Thursday, April 19, 2012

Hula High in Hawaii



Hula is not all about bobble-heads and swizzle sticks. To Hawaiians, the dances that tell stories with chants have been the way to memorialize and perpetuate a way of life for centuries. Here, at the edge of the Big Island's Halemaumau Crater, a halau (group) led by Kumu (leader) Emery Aceret, pays tribute to the volcano goddess Pele. (This area has since been blow to bits by an eruption, in the middle of Kilauea Caldera in Hawaii Volcanoes National Park.) An ancient hula platform near the park's visitors center remains intact and is an excellent spot to see the authentic Hawaiian dance. So is the Merrie Monarch Festival, held yearly down the volcano in Hilo on the Big Island. (This year's festival just concluded; if you want tickets for next year, get them soon, for real.)

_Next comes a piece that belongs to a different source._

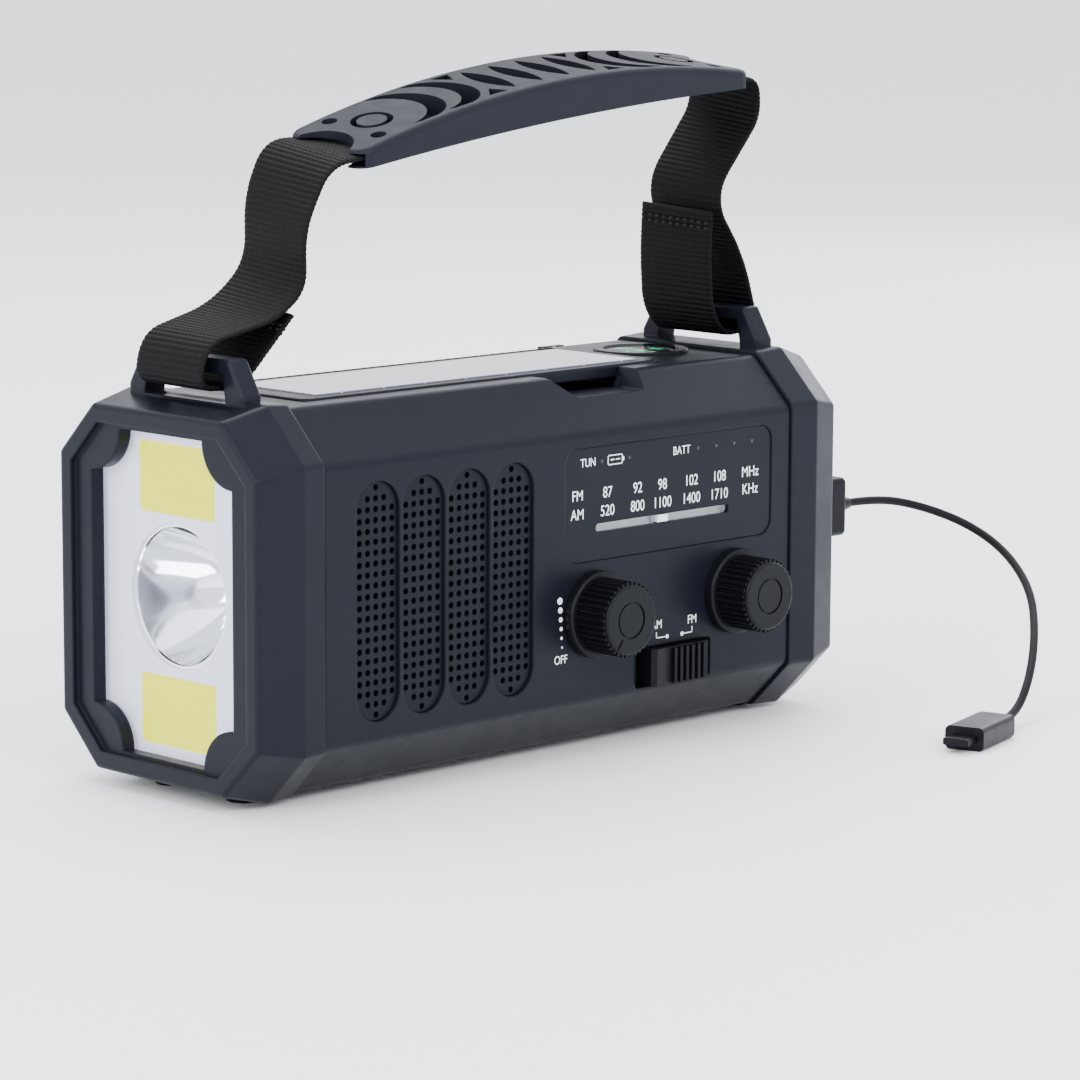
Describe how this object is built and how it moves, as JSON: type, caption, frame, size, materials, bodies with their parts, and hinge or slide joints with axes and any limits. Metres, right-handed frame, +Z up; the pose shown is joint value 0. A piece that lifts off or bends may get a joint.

The Merrie Monarch is named for David Kalakaua, Hawaii's last king who did much in the mid-1800s to renew the ancient cultural arts in the Islands, after they had been driven underground for generations during the missionary period. For another not-to-miss chance to see a mesmerizing performance in a stunning natural setting, check out the Queen Emma Polynesian Festival, held on Kauai in October. The event takes place in the meadow at Koke'e State Park, near Waimea Canyon. Many dances and chants tell of historical events, but more are about the Hawaiians' intimate relationship with nature in its myriad forms. Teaching is still done the old way: the keikis (children) learn from older girls, and there is no such thing as a retirement age.